Cairo (AsiaNews) - This week two sections of the Cairo Supreme Court overturned heavy prison sentences [life imprisonment, ed] imposed on former Egyptian President Mohamad Morsi, close to the Islamic extremist wing, and the highest of the Muslim Brotherhood leaders . An organization inserted in the long list of terrorist movements not only in Egypt, but in several other countries. This decision of the magistrates opened two different scenarios for the country.

Mohamad Morsi, the first popularly elected president in the history of the country and expelled in 2013 following a street movement supported by the military, has been in prison for three years now. And, at the judicial level, faces a range of trials:

- Relating to the events of the Ittihadiya presidential palace [arrest and torture of protesters gathered in front of the presidential palace, ed]: in this case the Court confirmed the prison sentence to 20 years in prison.

- For espionage on behalf of the Palestinian Islamic extremist organization Hamas: in this case the judges have decided to set aside the judgment of life imprisonment.

- The trial for the assault on the prison in January 2011: the death penalty was overturned and a request for retrial.
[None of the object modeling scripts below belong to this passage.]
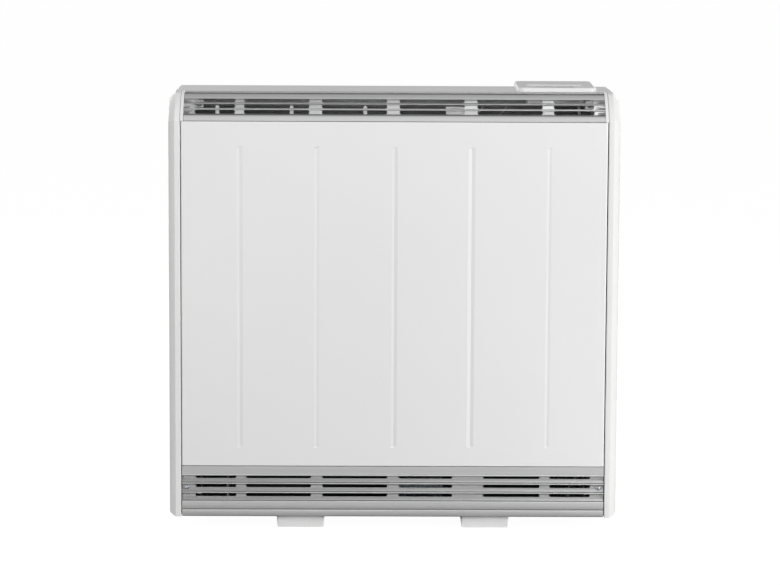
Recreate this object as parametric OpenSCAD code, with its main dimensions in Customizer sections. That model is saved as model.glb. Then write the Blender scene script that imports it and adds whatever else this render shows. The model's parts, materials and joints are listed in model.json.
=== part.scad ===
// Storage heater: a brick core behind a sheet steel front, with a louvred grille above and below it.
// The origin is on the floor under the middle of the casing. X is to the right, the front faces -Y.

/* [Casing] */
// Width over both end caps
casing_w = 710; // [700:5:900]
// Depth from the front panel to the wall
casing_d = 195; // [190:1:215]
// Height of the flat top above the floor
casing_top = 694; // [660:1:800]
// Height of the feet, which is the clear space under the casing
foot_h = 20; // [18:1:40]
// Space kept between the back panel and the wall
wall_space = 8; // [7:0.5:12]
// Thickness of the steel sheet of the casing
sheet = 1.2; // [1:0.1:1.5]
// Gap that shows between the front panels
panel_gap = 1; // [0.6:0.1:1.5]
// Gap between pieces that sit on each other
seat = 0.3; // [0.2:0.05:0.5]

/* [End caps] */
// Width of an end cap seen from the front
cap_w = 19; // [18:0.5:26]
// Wall of an end cap
cap_wall = 2.2; // [1.6:0.1:3]
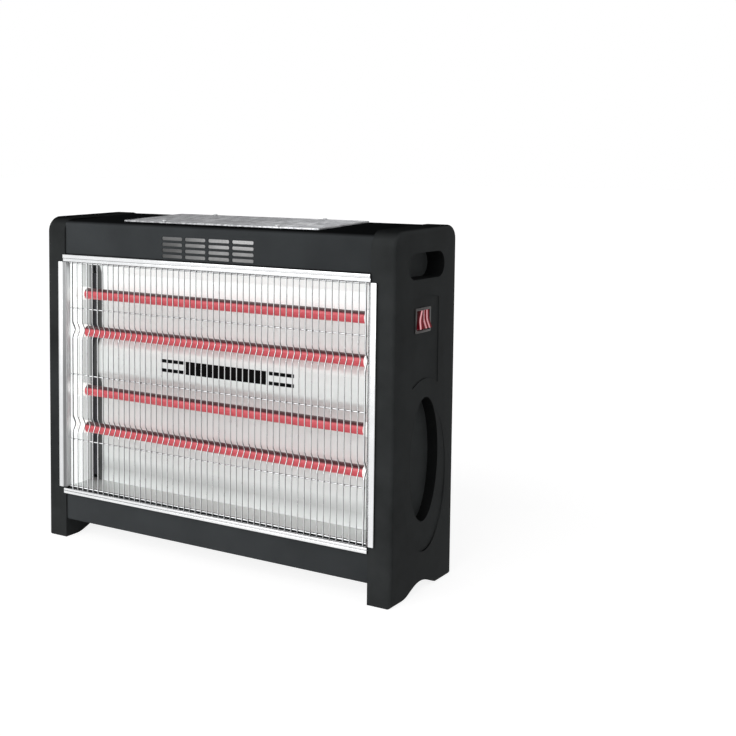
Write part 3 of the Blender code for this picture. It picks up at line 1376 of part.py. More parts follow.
def supply_leads():
    """The leads on the right, from the tubes to the switch and to the terminal block."""
    out = LEAD_START + LEAD_STRAIGHT
    small = LEAD_STRAIGHT / 10
    bend = 2 * LEAD_RUN_GAP
    in_front = TUBE_Y - CAP_NECK_RADIUS - 2.2 * LEAD_RADIUS
    behind = TUBE_Y + CAP_NECK_RADIUS + 5.6 * LEAD_RADIUS
    first, second, third, fourth = TUBE_HEIGHTS
    places = switch_terminal_places()
    y, z = places[0]
    lead("supply_lead_1", [
        (LEAD_START, TUBE_Y, first),
        (out, TUBE_Y + 2 * small, first + 2 * small),
        (out - 0.6 * bend, TUBE_Y + 1.2 * bend, first + 0.6 * bend),
        (LEAD_RUN_X, y - 1.2 * bend, z),
        *into_switch(places[0]),
    ])
    lead("supply_lead_2", [
        (LEAD_START, TUBE_Y, second),
        (out, TUBE_Y, second - small),
        (LEAD_RUN_X + bend, in_front + 0.2 * bend, second - 1.2 * bend),
        (LEAD_RUN_X, in_front, third + 2 * bend),
        (LEAD_RUN_X, in_front, fourth - 2 * bend),
        (LEAD_RUN_X, TUBE_Y + bend, GROMMET_Z + 0.4 * bend),
        (LEAD_RUN_X, TUBE_Y + 6 * bend, GROMMET_Z - 0.6 * bend),
        (LEAD_RUN_X, GROMMET_Y - 1.4 * bend, GROMMET_Z - 0.3 * bend),
        *through_grommet(math.radians(-120)),
        *into_block(1, 0.8 * bend),
    ])
    y, z = places[1]
    lead("supply_lead_3", [
        (LEAD_START, TUBE_Y, third),
        (out, TUBE_Y + small, third + small),
        (LEAD_RUN_X + 0.8 * bend, TUBE_Y + bend, third + bend),
        (LEAD_RUN_X, behind, third + 3 * bend),
        (LEAD_RUN_X, behind, z - 4 * bend),
        (LEAD_RUN_X, y - 0.8 * bend, z - 0.8 * bend),
        *into_switch(places[1]),
    ])
    lead("supply_lead_4", [
        (LEAD_START, TUBE_Y, fourth),
        (out, TUBE_Y, fourth - small),
        (LEAD_RUN_X + 0.8 * bend, TUBE_Y + bend, fourth - bend),
        (LEAD_RUN_X, behind, fourth - 3 * bend),
        (LEAD_RUN_X, behind + bend, GROMMET_Z + 2.4 * bend),
        (LEAD_RUN_X, TUBE_Y + 6 * bend, GROMMET_Z + bend),
        (LEAD_RUN_X, GROMMET_Y - 1.4 * bend, GROMMET_Z + bend / 2),
        *through_grommet(math.radians(120)),
        *into_block(0, 1.4 * bend),
    ])
    y, z = places[2]
    lead("feed_lead", [
        *reversed(into_switch(places[2])),
        (LEAD_RUN_X, y + 0.8 * bend, z - 0.8 * bend),
        (LEAD_RUN_X, GROMMET_Y, z - 6 * bend),
        (LEAD_RUN_X, GROMMET_Y + 0.4 * bend, GROMMET_Z + 3 * bend),
        (LEAD_RUN_X, GROMMET_Y + 0.4 * bend, GROMMET_Z + 1.2 * bend),
        *through_grommet(0.0),
        *into_block(-1, 2.2 * bend),
    ])


def main():
    clear_scene()
    new_collection(PARTS_NAME)
    new_collection(CUTTERS_NAME)
    side_panels()
    upper_casing()
    base_pan()
    back_panel()
    end_plates()
    cheeks()
    cavity_floor()
    reflector()
    reflector_brackets()
    heat_shield()
    badge()
    quartz_tubes()
    end_caps()
    heating_coils()
    guard()
    trim_strips()
    mesh_plate()
    fasteners()
    switch_housing()
    switch_axle()
    rockers()
    fittings()
    grommet()
    cord_gland()
    jumper_leads()
    supply_leads()


main()
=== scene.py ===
"""Free-standing quartz heater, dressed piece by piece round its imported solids."""

import math

import bmesh
import bpy
from mathutils import Matrix, Vector


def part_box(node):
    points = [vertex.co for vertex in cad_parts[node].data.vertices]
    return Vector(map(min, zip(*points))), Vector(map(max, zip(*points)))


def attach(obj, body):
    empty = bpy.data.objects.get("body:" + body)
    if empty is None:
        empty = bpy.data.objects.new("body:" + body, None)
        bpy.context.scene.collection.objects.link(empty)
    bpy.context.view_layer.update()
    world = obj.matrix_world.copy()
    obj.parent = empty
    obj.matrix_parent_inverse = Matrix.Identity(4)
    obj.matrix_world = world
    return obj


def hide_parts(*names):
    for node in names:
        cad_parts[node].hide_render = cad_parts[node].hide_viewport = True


bl_info = {
    "name": "Quartz heater",
    "version": (1, 0, 0),
    "blender": (4, 5, 0),
    "location": "View3D > Sidebar > Quartz heater",
    "description": "Builds the panels, casing, guard, reflector, tubes, mesh and switch of a quartz heater",
    "category": "Object",
}

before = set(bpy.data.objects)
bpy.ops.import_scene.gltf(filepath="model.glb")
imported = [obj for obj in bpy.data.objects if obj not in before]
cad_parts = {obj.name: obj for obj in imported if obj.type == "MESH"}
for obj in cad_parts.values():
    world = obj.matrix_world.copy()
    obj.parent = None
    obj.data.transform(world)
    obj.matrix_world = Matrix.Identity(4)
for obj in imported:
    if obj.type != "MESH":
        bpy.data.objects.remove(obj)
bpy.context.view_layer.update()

MM = 0.001
WALL = 3 * MM
SHEET = 1.2 * MM
BRIGHT_SHEET = 0.8 * MM
# How far cutters reach past a face, and where nothing is near them
CUT_MARGIN = 10 * MM
FAR = 60 * MM
# A difference that doesn't show
HAIR = 0.01 * MM
SIDES = ((1, "right"), (-1, "left"))


def span(node, axis):
    """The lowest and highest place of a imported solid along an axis, 0 to 2."""
    low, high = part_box(node)
    return low[axis], high[axis]


def middle(node, axis):
    """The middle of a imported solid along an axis, 0 to 2."""
    return sum(span(node, axis)) / 2


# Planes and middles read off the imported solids, or measured from them
PANEL_INNER, PANEL_OUTER = span("side_panel_right", 0)
PANEL_FRONT, PANEL_REAR = span("side_panel_right", 1)
HEIGHT = span("side_panel_right", 2)[1]
CASING_X = span("upper_casing", 0)[1]
CASING_FRONT, CASING_REAR = span("upper_casing", 1)
OPENING_TOP, CASING_TOP_REAR = span("upper_casing", 2)
CASING_TOP_FRONT = CASING_TOP_REAR - 7.1 * MM
CASING_STEP = OPENING_TOP + 10.5 * MM
PAN_BOTTOM, OPENING_BOTTOM = span("base_pan", 2)
PAN_REAR = span("base_pan", 1)[1]
PAN_STEP = OPENING_BOTTOM - 9 * MM
LIP_FACE = CASING_FRONT + 5.5 * MM
REFLECTOR_X = span("reflector", 0)[1]
REFLECTOR_Y = LIP_FACE + 47 * MM
HUMP_Y = REFLECTOR_Y - 9 * MM
BADGE_X = span("badge_bar", 0)[1]
BADGE_LOW, BADGE_HIGH = span("badge_bar", 2)
HUMP_Z = (BADGE_LOW + BADGE_HIGH) / 2 - 2 * MM
CHEEK_INNER = span("cheek_right", 0)[0]
TUBE_Y = middle("quartz_tube_1", 1)
TUBE_LEVELS = [middle(f"quartz_tube_{index}", 2) for index in (1, 2, 3, 4)]
TUBE_X = span("quartz_tube_1", 0)[1]
CAP_FACE, CAP_END = span("end_cap_1_right", 0)
SWITCH_Y = middle("switch_housing", 1)
SWITCH_Z = middle("switch_housing", 2)
GUARD_LOW, GUARD_HIGH = span("guard", 2)
RIM = 1.2 * MM
MESH_X = span("mesh_plate", 0)[1]
MESH_FRONT = CASING_FRONT + 21.5 * MM
MESH_REAR = CASING_REAR - 10 * MM
TOP_SLOPE = (CASING_TOP_REAR - CASING_TOP_FRONT) / (CASING_REAR - CASING_FRONT)
GLAND_X = middle("cord_gland", 0)
GLAND_Z = middle("cord_gland", 2)


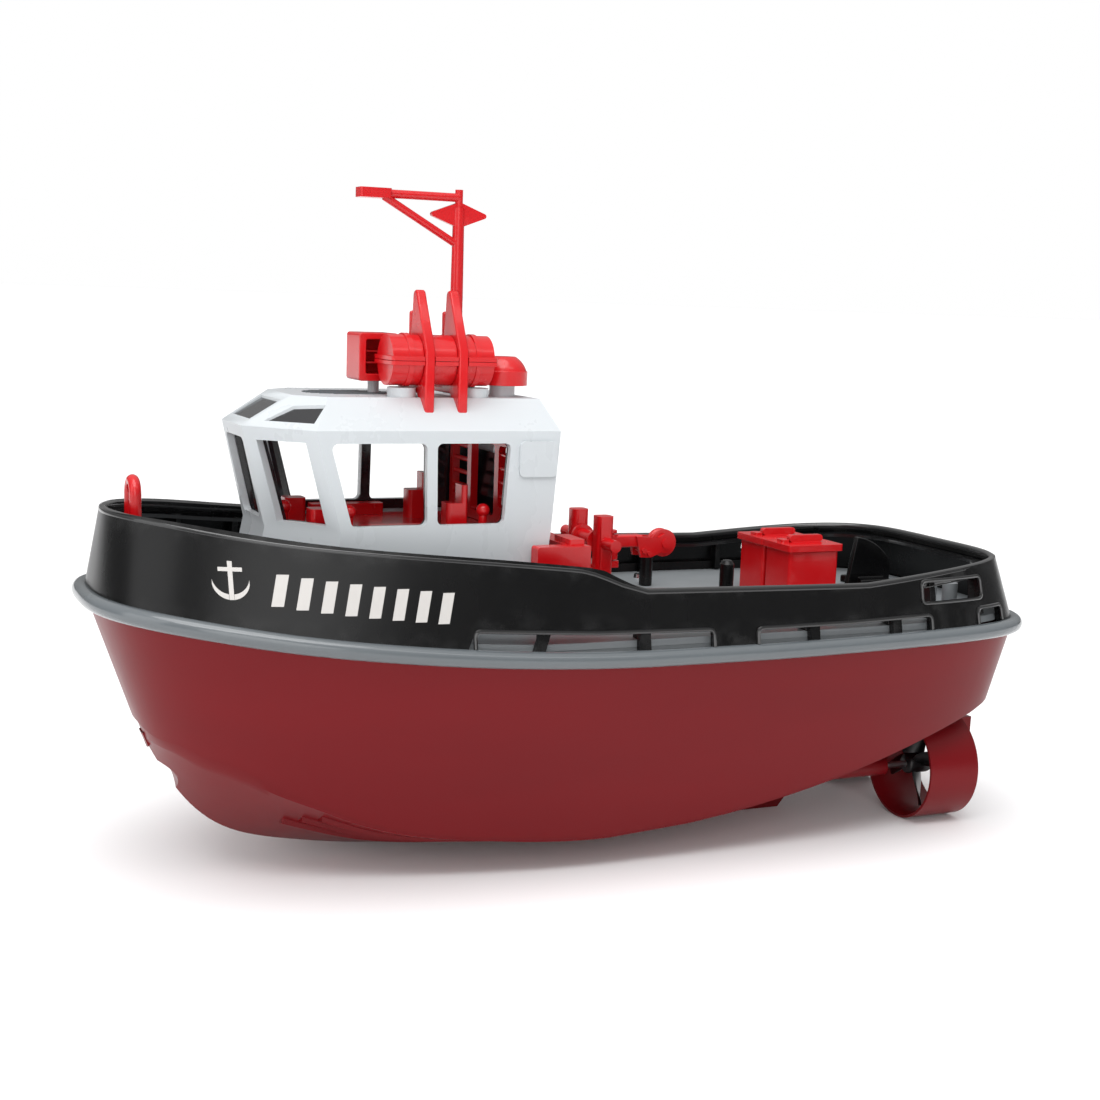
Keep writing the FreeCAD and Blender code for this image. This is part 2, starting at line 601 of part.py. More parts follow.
def house_body(inset=0.0, drop=0.0):
    """Wheelhouse block, drawn in by an inset, with its roof lowered by a drop."""
    wires = [house_ring(level, inset) for level in HOUSE_LEVELS]
    wires.append(house_ring((ROOF_LEVEL[0] - drop,) + ROOF_LEVEL[1:], inset))
    return Part.makeLoft(wires, True, True)


def side_window_cutters():
    return [prism([(x, -50, z) for x, z in window], 100, (0, 1, 0), 1.6) for window in SIDE_WINDOWS]


def front_window_cutters():
    """Openings through the front wall and the two diagonal walls."""
    front = prism([(-110, y, z) for y, z in FRONT_WINDOW], 30, (1, 0, 0), 1.6)
    outward = V(*DIAGONAL_OUTWARD).normalize()
    half_depth = 6
    corners = [V(*corner) + outward * half_depth for corner in DIAGONAL_WINDOW]
    diagonal = ruled_face(corners).extrude(outward * (-2 * half_depth))
    return [front, diagonal, mirrored(diagonal)]


def ruled_face(points):
    """Four-sided face whose corners need not be flat."""
    return Part.makeRuledSurface(Part.makeLine(points[0], points[1]), Part.makeLine(points[3], points[2]))


def roof_window_columns():
    """Upright prisms through the sloping roof facets over the front walls."""
    low = EAVE_Z + 0.5
    diagonal = prism([(x, y, low) for x, y in ROOF_WINDOWS[0]], 20, (0, 0, 1))
    front = prism([(x, y, low) for x, y in ROOF_WINDOWS[1]], 20, (0, 0, 1))
    return [diagonal, mirrored(diagonal), front]


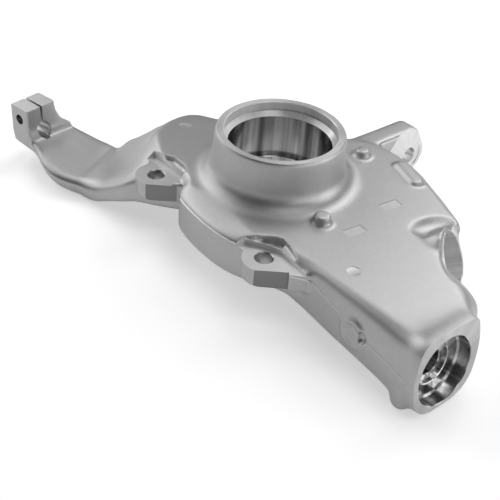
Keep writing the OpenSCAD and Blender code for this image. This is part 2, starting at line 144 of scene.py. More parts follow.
def drawn_in(outline, distance):
    """A closed outline moved inwards by a distance along its normals; both may vary from point to point."""
    along = np.roll(outline, -1, axis=0) - np.roll(outline, 1, axis=0)
    along /= np.linalg.norm(along, axis=1, keepdims=True)
    return outline + np.asarray(distance)[..., None] * np.stack([-along[:, 1], along[:, 0]], -1)


# Solids


def facing(axis, turn=0.0):
    """Rotation whose third column is the axis; its first column is level, turned about the axis by turn."""
    z = np.asarray(axis, float) / np.linalg.norm(axis)
    x = np.cross([0, 0, 1], z) if abs(z[2]) < 0.999 else np.array([1.0, 0, 0])
    x /= np.linalg.norm(x)
    y = np.cross(z, x)
    c, s = math.cos(turn), math.sin(turn)
    return np.stack([c * x + s * y, c * y - s * x, z], -1)


def added(name, data):
    """New object of a mesh, lamp or camera, put into the scene."""
    made = bpy.data.objects.new(name, data)
    bpy.context.scene.collection.objects.link(made)
    return made


def new_piece(name, points, faces, place=None):
    """Mesh object from points in millimetres, moved by place = (origin, rotation), with normals outwards."""
    points = np.asarray(points, float).reshape(-1, 3)
    if place is not None:
        points = points @ place[1].T + place[0]
    mesh = bpy.data.meshes.new(name)
    mesh.from_pydata((points * MM).tolist(), [], faces)
    made = bmesh.new()
    made.from_mesh(mesh)
    bmesh.ops.remove_doubles(made, verts=made.verts, dist=MERGE_WITHIN)
    bmesh.ops.dissolve_degenerate(made, edges=made.edges, dist=MERGE_WITHIN)
    bmesh.ops.recalc_face_normals(made, faces=made.faces)
    made.to_mesh(mesh)
    made.free()
    return added(name, mesh)


def grid_faces(rows, count, wrap_rows=False):
    """Quads between neighbouring rings of a grid of rows x count points; each ring is closed."""
    index = np.arange(rows * count).reshape(rows, count)
    if wrap_rows:
        index = np.concatenate([index, index[:1]])
    low, high = index[:-1], index[1:]
    return np.stack([low, np.roll(low, -1, 1), np.roll(high, -1, 1), high], -1).reshape(-1, 4).tolist()


def lofted(name, rings, place=None):
    """Closed solid through rings of equally many points, with a flat cap on its first and last ring."""
    rings = np.asarray(rings, float)
    rows, count = rings.shape[:2]
    faces = grid_faces(rows, count)
    faces += [list(range(count))[::-1], list(range((rows - 1) * count, rows * count))]
    return new_piece(name, rings, faces, place)


def turned(name, profile, place=None, steps=TURN_STEPS, ring=False):
    """Profile of (radius, height) turned about its axis: (r cos a, r sin a, h). It starts and ends on the
    axis, or for a ring it is a closed loop clear of the axis."""
    profile = np.asarray(profile, float)
    angle = np.arange(steps) * 2 * math.pi / steps
    r, h = profile[:, 0, None], profile[:, 1, None] + 0 * angle
    points = np.stack([r * np.cos(angle), r * np.sin(angle), h], -1)
    return new_piece(name, points, grid_faces(len(profile), steps, wrap_rows=ring), place)


def upright(x, y, z):
    """Frame at a point, with its axes along the part's."""
    return np.array([x, y, z]), np.eye(3)


def ring_at(outline, inside, z):
    """The outline drawn in by a distance, at a height."""
    flat = drawn_in(outline, inside)
    return np.column_stack([flat, np.full(len(flat), z)])


def prism(name, outline, low, high, place=None, edge=0.0):
    """Outline pulled up from low to high, its upper and lower edges rounded by edge in a quarter circle."""
    outline = np.asarray(outline, float)
    levels = [(low, 0.0), (high, 0.0)]
    if edge:
        quarter = np.linspace(0, math.pi / 2, EDGE_RINGS)
        levels = [(low + edge * (1 - math.sin(a)), edge * (1 - math.cos(a))) for a in quarter[::-1]]
        levels += [(high - edge * (1 - math.sin(a)), edge * (1 - math.cos(a))) for a in quarter]
    return lofted(name, [ring_at(outline, inside, z) for z, inside in levels], place)


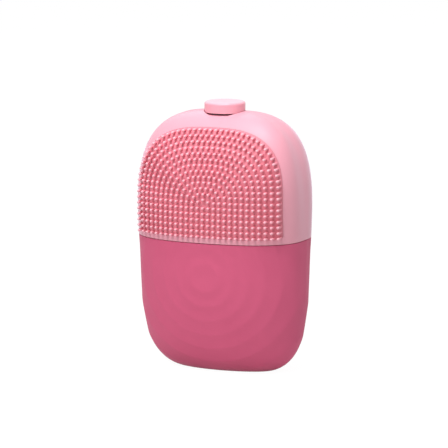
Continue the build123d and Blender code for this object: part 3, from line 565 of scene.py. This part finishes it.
paper = bpy.data.materials.new("studio paper, white")
paper.use_nodes = True
shader = paper.node_tree.nodes["Principled BSDF"]
shader.inputs["Base Color"].default_value = linear("#c8c8c8")
shader.inputs["Roughness"].default_value = 0.9
lit_paper = shader.outputs["BSDF"]
white_paper = add_node(
    paper, "ShaderNodeEmission", values={"Color": (1, 1, 1, 1), "Strength": paper_glow}
)
paper_mix = add_node(
    paper,
    "ShaderNodeMixShader",
    links={0: looks_white(paper, paper_white), 1: lit_paper, 2: white_paper.outputs["Emission"]},
)
paper_output = paper.node_tree.nodes["Material Output"]
paper.node_tree.links.new(paper_mix.outputs["Shader"], paper_output.inputs["Surface"])
floor.data.materials.append(paper)

world = bpy.data.worlds.new("studio world")
bpy.context.scene.world = world
world.use_nodes = True
soft_light = world.node_tree.nodes["Background"]
soft_light.inputs["Color"].default_value = (1, 1, 1, 1)
soft_light.inputs["Strength"].default_value = room_light
backdrop = add_node(world, "ShaderNodeBackground", values={"Color": (1, 1, 1, 1), "Strength": 1.0})
world_mix = add_node(
    world,
    "ShaderNodeMixShader",
    links={
        0: looks_white(world, 1.0),
        1: soft_light.outputs["Background"],
        2: backdrop.outputs["Background"],
    },
)
world_output = world.node_tree.nodes["World Output"]
world.node_tree.links.new(world_mix.outputs["Shader"], world_output.inputs["Surface"])


def soft_lamp(name, place, aim, size, power):
    """One square lamp at place, facing aim, and not seen itself."""
    bpy.ops.object.light_add(type="AREA", location=place)
    lamp = bpy.context.object
    lamp.name = name
    lamp.data.size = size
    lamp.data.energy = power
    lamp.rotation_euler = (Vector(aim) - Vector(place)).to_track_quat("-Z", "Y").to_euler()
    lamp.visible_camera = False


brush_middle = (0, 0, 0.055)
soft_lamp("key lamp, front left", (-0.12, -0.74, 0.80), brush_middle, 0.35, 5.6)
soft_lamp("top lamp, right", (0.08, -0.12, 0.60), brush_middle, 0.15, 1.8)
soft_lamp("back lamp", (-0.45, 0.70, 0.80), brush_middle, 0.5, 1.8)

camera_azimuth = math.radians(21.2)
camera_elevation = math.radians(9.77)
camera_distance = 1.207
camera_target = Vector((-0.0004, 0, 0.0590))
camera_lens = 241
camera_sensor = 36
camera_near = 0.01
away = Vector(
    (
        math.sin(camera_azimuth) * math.cos(camera_elevation),
        -math.cos(camera_azimuth) * math.cos(camera_elevation),
        math.sin(camera_elevation),
    )
)
bpy.ops.object.camera_add(location=camera_target + away * camera_distance)
camera = bpy.context.object
camera.rotation_euler = (-away).to_track_quat("-Z", "Y").to_euler()
camera.data.lens = camera_lens
camera.data.sensor_width = camera_sensor
camera.data.clip_start = camera_near
bpy.context.scene.camera = camera
bpy.context.scene.view_settings.view_transform = "Standard"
- The trial for espionage on behalf of the State of Qatar, for which the courts have condemned Morsi to 40 years in prison. In this case the Supreme Court will rule on the matter tomorrow, November 27th.

What lead to this series of rulings of the judiciary? Is this perhaps the attempt of a part of the Egyptian government to calm the waters with the Brotherhood, the main agent of protest and revolt in the country?

The intellectual and academic Ahmad Ban says that recent court rulings are a mingling of politics and justice: "Morsi and his comrades are tried by civilian and normal courts. In general, we can observe that there is an influence of the political sphere, especially in those countries where there is a clear division between the areas of the judiciary and those of politics. This is why a reform of this system is needed today more than ever. "

Bashir Abdel-Fattah, researcher and expert on Islamic movements at the Center for Political and Strategic Studies in Al-Ahram, adds: "Reconciliation must be the result of an action that involves all the people. Speaking of independence of the judiciary with respect to the general policy of any state is pure utopia. However, the Egyptian legislature - he concludes - is in principle quite impartial and the problem of these processes is and will always be, and unfortunately, the lack of evidence and errors in the preparation of the investigative dossier".

The Muslim Brotherhood, whose movement was born in 1928, are among the first to conceive and give birth to what we now call political Islam; they intend to establish sharia, the Islamic law, in many different ways, including the use of violence.